Consumer expectations for online music are sky high. Given that many of them share a significant volume of unlawful music over P2P networks consumers are used to being able to download any track. Gaps in the available legal alternatives caused by licensing problems are not well looked upon and legal music services that attempt to offer incomplete catalogues are viewed as uncompetitive when compared with unlawful file-sharing.
Direct licensing or withholding
There are also additional obstacles to efficient music licensing which add cost and risk to the emerging digital entertainment industry.
Rather than using collective or wholesale clearing houses most music rights owning parties insist on licensing the use of their catalogues directly.
This means that direct licensing multiplies cost and difficulty for the licensee and allows each licensor the ability to set terms and rates that could critically damage the viability of a service. Licensors can also choose to withhold the catalogue required to offer a compelling customer proposition.
Ensuring that licensors negotiate through a collective or wholesale clearing house would assist licensees in securing the licenses that are required to offer a service that is attractive to consumers.
Territoriality
Rights-holders are currently able to limit the operations of music services to specific countries which enables them to introduce price discrimination from country to country. Also a single piece of music may well have different owners in different countries which adds cost and complexity to the initial rights negotiations and to the ongoing payment systems.
Advances
The larger rights owners usually demand advance payments and deal and delivery fees. These can be many times the expected royalty payments for the use of the music during the term of the agreement. This introduces a financing risk as well as adding a start-up cost to launching a new service. Often these will be staged as quarterly payments, with the threat of catalogue withdrawal or even insolvency proceedings should they not be met.
These advances are likely to be prohibitive to a provider launching a service. Advances also reduce transparency to other music stakeholders as they break the relationship between sales and royalty payments.
Short-term deals
Many deals have a one-year term with no obligation on the rights holder to renew. This will in almost all cases be considerably shorter than the planning horizon for a large operator and makes a business case more of an act of faith rather than a serious basis to roll out services. It also makes it difficult for a service provider to guarantee that it will be able to fulfil contracts with its own customers.
For example if half way through a one year contract with a consumer a service provider has a certain catalogue withdrawn from its own deal with the rights-holder then that SP is going to be unable to fulfil its own obligations. It could also turn a profitable service into a loss making entity completely outside the control of the service provider if the rights holder decides to jack up the cost.
Minima
Rights owners use contractual minimum payments in order to inflate their revenues over and above the value of the music that is actually sold by a service. In some cases this is relatively benign, such as setting a minimum wholesale price per track and taking the greater of that or a percentage of retail price.

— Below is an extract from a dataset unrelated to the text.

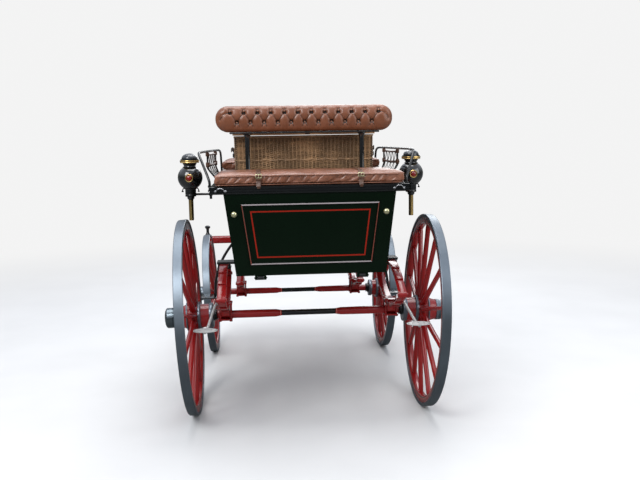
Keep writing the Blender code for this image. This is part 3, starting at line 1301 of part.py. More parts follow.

It can, however, be used to set a price per subscriber that is higher than the licensor’s pro-rata revenue share or it can be set across an entire service so that the rights-holder receives a fixed percentage even when their pro-rata share drops. The effect of this is to compel the licensee to pay out over 100% of the royalty pool, eating into margins or operating costs.
Customer proposition approval
Rather than set wholesale pricing and allow operators to develop compelling services, music rights owners seek control over most aspects of the consumer offering and look to insert conditions in contracts that require any changes to be agreed in advance. This would seem to be an anti-competitive measure and detrimental to the creation of alternative models of distribution.
Arbitrary conditions
Rights holders can sometimes put pressure on music services to accept arbitrary conditions, such as using a preferred provider for some aspect of the service, or committing to a guaranteed placement for priority releases. Some other arbitrary conditions might include action against piracy either as a pre-condition of licensing or a commitment included in a contract. It might also include access to a large amount of consumer behaviour data including data that does not relate to the music included in the contract.
All this, and I’m sure the experts can probably dig out more examples, adds up to an extremely difficult environment for the creation of legal music download services.